<
Japanese

Research

New Faculty Publication: “Who’s in control? Learner autonomy in relation to personal autonomy and the situated self” – Dr. Joe Sykes

Dr. Joe Sykes, Assistant Professor in AIU’s English for Academic Purposes Program has published an article entitled “Who’s in control? Learner autonomy in relation to personal autonomy and the situated self” in Educational Philosophy and Theory.

Abstract and Article Link

Although widely accepted to be the capacity to exercise control in one’s learning, there remains confusion about what exactly this means. Failure to reconcile contradictions has left the field resigned to pluralism, describing ‘versions’ of learner autonomy according to divergent theoretical orientations. However, each version is incomplete, rendering it unreliable as a basis for practice: educational initiatives that seek to foster learner autonomy from one perspective, run the risk of inadvertently undermining it from another.
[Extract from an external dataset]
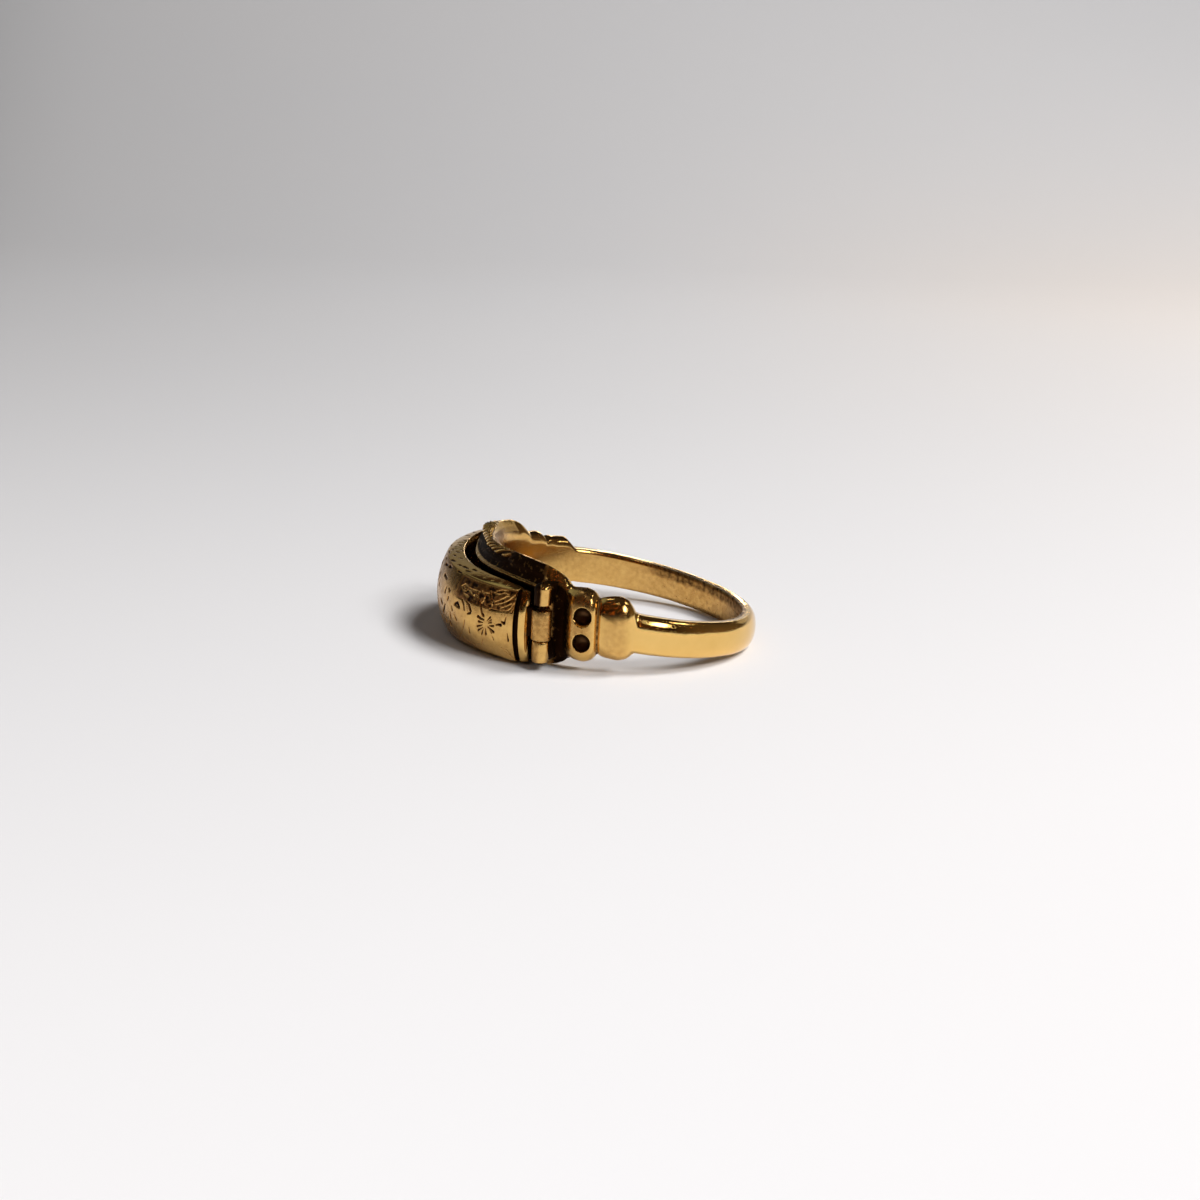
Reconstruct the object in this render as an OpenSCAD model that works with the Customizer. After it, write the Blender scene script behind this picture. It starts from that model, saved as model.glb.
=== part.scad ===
// Locket ring with a hinged lid over a shallow compartment in its head.
// It lies on its side: the finger goes through along Z, the head is at -X,
// the back of the shank at +X and the hinge at -Y. The origin is the middle
// of the finger hole. The shank leans down from the head to its back, so the
// lower edge of the head and the back of the shank stand on one plane.

/* [Finger hole] */
// Inside diameter of the ring
bore_d = 17.3; // [17:0.1:18]

/* [Shank] */
// Width of the shank at its back
shank_w = 2.32; // [2:0.02:2.6]
// Thickness of the shank at the middle of its back
shank_t = 1.03; // [0.9:0.01:1.2]
// How far the shank falls for each mm towards its back
shank_fall = 0.15; // [0.12:0.005:0.15]

/* [Shoulders] */
// Diameter of the two blind holes in each shoulder
drill_d = 1.16; // [0.9:0.02:1.3]
// Distance between the two holes
drill_gap = 1.8; // [1.6:0.05:2]
// Depth of the holes
drill_depth = 0.85; // [0.5:0.05:0.95]

/* [Head] */
// Height of the box's back wall between its two flanges
box_h = 3.7; // [3:0.1:4]
// Thickness of the wall between the finger and the compartment
box_wall = 0.85; // [0.7:0.05:1]

/* [Lid] */
// Thickness of the lid's shell
lid_wall = 0.45; // [0.35:0.05:0.6]
// How far the lid stands open at rest, degrees
lid_ajar = 3.6; // [1:0.1:30]

/* [Hinge] */
// Distance of the hinge pin from the middle of the finger hole
hinge_r = 10.85; // [10.8:0.05:11]
// Outside diameter of the ring's knuckles
knuckle_d = 1.12; // [1:0.02:1.2]
// Outside diameter of the lid's knuckle
lid_knuckle_d = 1.32; // [1.2:0.02:1.36]
// Diameter of the hinge pin
pin_d = 0.48; // [0.4:0.02:0.5]
// Radial play of the lid on the pin
play = 0.05; // [0.03:0.01:0.08]

/* [Hidden] */
gold = [0.83, 0.66, 0.37];
R = bore_d / 2;
dR = R - 8.65;
hinge_a = -131.8;
H = [hinge_r * cos(hinge_a), hinge_r * sin(hinge_a)];
// knuckle levels: lower fixed, lid's, upper fixed
k_low = [-2.87, -1.46];
k_lid = [-1.38, 0.61];
k_top = [0.96, 2.31];

// Sections of the ring from the back (0) to the middle of the head (180).
// angle, middle z, half height at the bore, crest radius, crest half height,
// shoulder radius, shoulder half height, outer radius, fullness
RING = [
    [0,     -0.96 - 9.2 * shank_fall, shank_w / 2 - 0.04, 9.20, shank_w / 2, R - dR + shank_t - 0.02, 1.02, R - dR + shank_t, 1],
    [30,    -0.96 - 7.967 * shank_fall, 1.13, 9.20, 1.175, 9.67, 1.03, 9.69, 1],
    [60,    -0.96 - 4.6 * shank_fall, 1.18, 9.22, 1.226, 9.68, 1.08, 9.70, 1],
    [90,    -0.96, 1.26, 9.25, 1.31, 9.73, 1.15, 9.75, 1],
    [96,    -0.80, 1.28, 9.27, 1.34, 9.76, 1.19, 9.79, 1],
    [97.6,  -0.72, 1.29, 9.27, 1.38, 9.74, 1.22, 9.77, 1],
    [99,    -0.58, 1.44, 9.32, 1.70, 9.94, 1.54, 9.96, 1],
    [101,   -0.48, 1.60, 9.37, 2.00, 10.15, 1.82, 10.17, 1],
    [105,   -0.42, 1.72, 9.40, 2.15, 10.28, 1.95, 10.30, 1],
    [109,   -0.40, 1.70, 9.37, 2.08, 10.22, 1.89, 10.25, 1],
    [111,   -0.40, 1.64, 9.34, 1.98, 10.10, 1.80, 10.13, 1],
    [112.3, -0.39, 1.60, 9.31, 1.92, 10.00, 1.76, 10.03, 1],
    [113.6, -0.38, 1.80, 9.36, 2.17, 10.22, 2.00, 10.26, 1.2],
    [115.5, -0.37, 1.95, 9.40, 2.38, 10.38, 2.18, 10.40, 1.4],
    [118,   -0.36, 2.05, 9.40, 2.50, 10.46, 2.32, 10.48, 1.4],
    [121.5, -0.35, 2.02, 9.35, 2.46, 10.38, 2.26, 10.40, 1.4],
    [124,   -0.33, 2.02, 9.30, 2.50, 10.12, 2.20, 10.15, 1.4],
    [126.5, -0.30, 2.18, 9.25, 2.85, 9.82, 2.10, 9.84, 2],
    [129.5, -0.25, 2.35, 9.25, 3.10, 9.82, 2.10, 9.84, 3],
    [133,   -0.18, 2.45, 9.28, 3.24, 10.00, 2.15, 10.00, 5],
    [137,   -0.12, 2.52, 9.30, 3.36, 10.15, 2.15, 10.15, 8],
    [145,   -0.05, 2.60, 9.30, 3.45, 10.15, 2.15, 10.15, 10],
    [155,   0,     2.68, 9.30, 3.50, 10.15, 2.15, 10.15, 10],
    [180,   0,     2.68, 9.30, 3.50, 10.15, 2.15, 10.15, 10]
];

// Sections of the closed lid from its hinge end to its free end.
// angle, middle z, half height of the rim, bevel radius, bevel half height,
// outer radius
LID = [
    [-137.6, -0.82, 2.36, 10.62, 2.34, 10.95],
    [-139.2, -0.82, 2.42, 10.70, 2.40, 11.14],
    [-140.3, -0.82, 2.44, 10.74, 2.42, 11.20],
    [-140.8, -0.82, 2.40, 10.64, 2.34, 11.02],
    [-141.3, -0.82, 2.50, 10.86, 2.40, 11.36],
    [-150,   -0.78, 2.64, 11.16, 2.34, 11.68],
    [-160,   -0.76, 2.68, 11.34, 2.36, 11.98],
    [-180,   -0.73, 2.71, 11.50, 2.45, 12.20],
    [-200,   -0.63, 2.78, 11.50, 2.53, 12.14],
    [-214,   -0.57, 2.80, 11.42, 2.55, 11.98],
    [-224.2, -0.53, 2.80, 11.30, 2.55, 11.80]
];
rim_r = 10.38;

// smooth interpolation in column c of table T at x
function slope(T, i, c) = i == 0 || i == len(T) - 1 ? 0
    : (T[i + 1][c] - T[i - 1][c]) / (T[i + 1][0] - T[i - 1][0]);
function cell(T, x, i = 0) = i >= len(T) - 2 || abs(x - T[0][0]) <= abs(T[i + 1][0] - T[0][0]) ? i : cell(T, x, i + 1);
function herm(T, x, c) = let(i = cell(T, x), h = T[i + 1][0] - T[i][0], t = (x - T[i][0]) / h)
    (2 * t ^ 3 - 3 * t ^ 2 + 1) * T[i][c] + (t ^ 3 - 2 * t ^ 2 + t) * h * slope(T, i, c)
    + (3 * t ^ 2 - 2 * t ^ 3) * T[i + 1][c] + (t ^ 3 - t ^ 2) * h * slope(T, i + 1, c);

// point on the curve from the crest over the shoulder to the outer middle
function dome(t, a, b, c, w) = let(q = (1 - t) ^ 2, m = 2 * w * t * (1 - t), s = t ^ 2)
    (q * a + m * b + s * c) / (q + m + s);

ND = 6;
// far: 1 on the far shoulder, whose blocks stand a little lower and nearer to the head
function ring_section(a, far) = let(
        x = a - far * 2.6 * exp(-((a - 110) / 17) ^ 2),
        v = [for (c = [1:8]) herm(RING, x, c)],
        e = far * (0.17 * exp(-((x - 104.5) / 5) ^ 2) + 0.08 * exp(-((x - 118) / 4.5) ^ 2)),
        // the rim spreads where it wraps round the far end of the head
        g = far * 0.7 * exp(-((x - 152) / 11) ^ 2),
        zm = v[0] - e, zi = v[1] - e, rc = v[2] + dR, zc = v[3] - e, rs = v[4] + dR, zs = v[5] - e + g, ro = v[6] + dR, w = v[7],
        ri = R - 0.35, zj = zi - (zc - zi) / (rc - R) * 0.35,
        up = [for (k = [0:ND]) dome(k / ND, [rc, zc], [rs, zs], [ro, 0], w)],
        top = concat([[ri, zj]], up),
        low = [for (k = [ND:-1:0]) [up[k][0], -up[k][1]]])
    [for (p = concat(top, [for (k = [1:ND]) low[k]], [[ri, -zj]])) [p[0], p[1] + zm]];

ring_half = concat([for (a = [0:7.5:90]) a], [94, 96, 96.8, 97.6, 98.3],
    [for (a = [99:1:112]) a], [112.4], [for (a = [113:1:127]) a],
    [for (a = [128.5:1.5:137]) a], [for (a = [140:3:176]) a], [180]);
ring_stations = concat(ring_half, [for (i = [len(ring_half) - 2:-1:1]) 360 - ring_half[i]]);

function at(a, p) = [p[0] * cos(a), p[0] * sin(a), p[1]];

// closed loop of sections
module loop_solid(stations, secs) {
    n = len(secs[0]);
    m = len(secs);
    polyhedron(
        points = [for (i = [0:m - 1]) for (p = secs[i]) at(stations[i], p)],
        faces = [for (i = [0:m - 1]) for (j = [0:n - 1]) let(
            a = i * n + j, b = i * n + (j + 1) % n,
            c = ((i + 1) % m) * n + (j + 1) % n, d = ((i + 1) % m) * n + j)
            for (f = [[a, c, b], [a, d, c]]) f]);
}

// open run of sections, closed by its two end faces
module run_solid(stations, secs) {
    n = len(secs[0]);
    m = len(secs);
    polyhedron(
        points = [for (i = [0:m - 1]) for (p = secs[i]) at(stations[i], p)],
        faces = concat(
            [[for (j = [n - 1:-1:0]) j]],
            [[for (j = [0:n - 1]) (m - 1) * n + j]],
            [for (i = [0:m - 2]) for (j = [0:n - 1]) let(
                a = i * n + j, b = i * n + (j + 1) % n,
                c = (i + 1) * n + (j + 1) % n, d = (i + 1) * n + j)
                for (f = [[a, b, c], [a, c, d]]) f]));
}

// block that ties a knuckle to the ring, between two levels
module knuckle_foot(a, z) {
    rotate([0, 0, a]) translate([R + 0.45, -0.42, z[0]])
        cube([hinge_r - R - 0.45, 0.84, z[1] - z[0]]);
}

module knuckle(p, z, d = knuckle_d) {
    translate([p[0], p[1], z[0]]) rotate([0, 0, atan2(p[1], p[0])])
        cylinder(d = d, h = z[1] - z[0], $fn = 48);
}

module ring() {
    color(gold) difference() {
        union() {
            loop_solid(ring_stations, [for (a = ring_stations) ring_section(a <= 180 ? a : 360 - a, a <= 180 ? 1 : 0)]);
            for (z = [k_low, k_top]) {
                knuckle(H, z);
                knuckle_foot(hinge_a, z);
            }
            // plain post at the free end of the lid
            knuckle([H[0], -H[1]], [k_low[0], k_top[1]]);
            knuckle_foot(-hinge_a, [k_low[0], k_top[1]]);
        }
        // finger hole
        cylinder(r = R, h = 30, center = true, $fn = 160);
        // compartment between the flanges
        rotate([0, 0, 180 - 43]) rotate_extrude(angle = 86, $fn = 160)
            translate([R + box_wall, -0.25 - box_h / 2]) square([3, box_h]);
        // hole for the pin
        translate([H[0], H[1], -5]) cylinder(r = pin_d / 2 + 0.02, h = 10, $fn = 32);
        // blind holes in the shoulders
        for (s = [-1, 1]) for (k = [-1, 1])
            rotate([0, 0, s < 0 ? -117.6 : 119.5]) translate([R + 1.8 - drill_depth, 0, -0.5 + k * drill_gap / 2])
                rotate([0, 90, 0]) cylinder(d = drill_d, h = 3, $fn = 40);
    }
}

// the run starts with the plain strip beside the hinge, closed off by a groove
lid_stations = concat([-137.6, -138.4, -139.2, -140.3, -140.8, -141.3, -142.4], [for (a = [-144.2:-3.2:-224.3]) a]);
hollow_stations = [for (a = [-144.2:-2.95:-221]) a];
function lid_section(x, w) = let(
        v = [for (c = [1:5]) herm(LID, x, c)],
        zm = v[0], zr = v[1] - w, rb = v[2] - 0.9 * w, zb = v[3] - w * 0.8, ro = v[4] - w,
        ri = w > 0 ? 9.9 : rim_r,
        arc = [for (k = [0:5]) let(u = k / 5) [rb + (ro - rb) * (1 - (1 - u) ^ 2), zb * (1 - u)]])
    [for (p = concat([[ri, zr]], arc, [for (k = [4:-1:0]) [arc[k][0], -arc[k][1]]], [[ri, -zr]]))
        [p[0] + dR, p[1] + zm]];

module lid() {
    color(gold)
    translate([H[0], H[1], 0]) rotate([0, 0, lid_ajar]) translate([-H[0], -H[1], 0])
    difference() {
        union() {
            difference() {
                run_solid(lid_stations, [for (a = lid_stations) lid_section(a, 0)]);
                // hollow, open towards the ring
                run_solid(hollow_stations, [for (a = hollow_stations) lid_section(a, lid_wall)]);
            }
            // tongue from the strip to the knuckle
            rotate([0, 0, hinge_a]) translate([hinge_r - 0.45, -1.6, k_lid[0]])
                cube([0.4, 1.6, k_lid[1] - k_lid[0]]);
            knuckle(H, k_lid, lid_knuckle_d);
        }
        translate([H[0], H[1], -5]) cylinder(r = pin_d / 2 + play, h = 10, $fn = 32);
    }
}

module hinge_pin() {
    color(gold) {
        translate([H[0], H[1], k_low[0] - 0.1]) cylinder(d = pin_d, h = k_top[1] - k_low[0] + 0.2, $fn = 32);
    }
}

ring();
lid();
hinge_pin();
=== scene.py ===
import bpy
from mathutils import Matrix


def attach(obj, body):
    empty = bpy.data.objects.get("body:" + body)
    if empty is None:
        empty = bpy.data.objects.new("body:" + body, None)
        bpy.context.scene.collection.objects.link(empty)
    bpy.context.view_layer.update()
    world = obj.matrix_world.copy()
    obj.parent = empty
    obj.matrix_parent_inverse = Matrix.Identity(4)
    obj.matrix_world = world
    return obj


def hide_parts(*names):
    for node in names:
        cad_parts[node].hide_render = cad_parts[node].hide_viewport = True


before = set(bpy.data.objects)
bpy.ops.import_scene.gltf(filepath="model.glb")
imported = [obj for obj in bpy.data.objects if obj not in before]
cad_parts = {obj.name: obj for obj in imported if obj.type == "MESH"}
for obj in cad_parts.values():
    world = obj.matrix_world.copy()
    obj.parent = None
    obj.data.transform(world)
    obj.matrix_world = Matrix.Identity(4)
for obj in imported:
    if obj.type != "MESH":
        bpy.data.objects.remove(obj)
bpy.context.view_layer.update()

import math

import bpy
import numpy as np
from mathutils import Matrix, Vector

MM = 0.001
rng = np.random.default_rng(11)

# ---------------------------------------------------------------- dimensions, mm
R = 8.65                      # finger hole
FLOOR = -3.5
HINGE_A = -131.8
HINGE_R = 10.85
HX = HINGE_R * math.cos(math.radians(HINGE_A))
HY = HINGE_R * math.sin(math.radians(HINGE_A))
K_LOW, K_LID, K_TOP = (-2.87, -1.46), (-1.38, 0.61), (0.96, 2.31)
AJAR = 3.6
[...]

In an attempt to rectify this, I turn to philosophies of personal autonomy, which I analyse in relation to learner autonomy to identify criteria for its achievement, regardless of version. If we acknowledge that learners are ever embodied, emplaced and sociohistorically situated, as we must, learning is a process of identity construction in relation to context. To be in control of this process is to define ourselves in terms of authentic values, the expression of which may require resolve to stay one’s path or resistance to pressure to act otherwise, all of which is contingent on affordances and constraints that are inherent to our embodied, emplaced and sociohistorical constitution. I examine the implications of this theory for practice within educational institutions.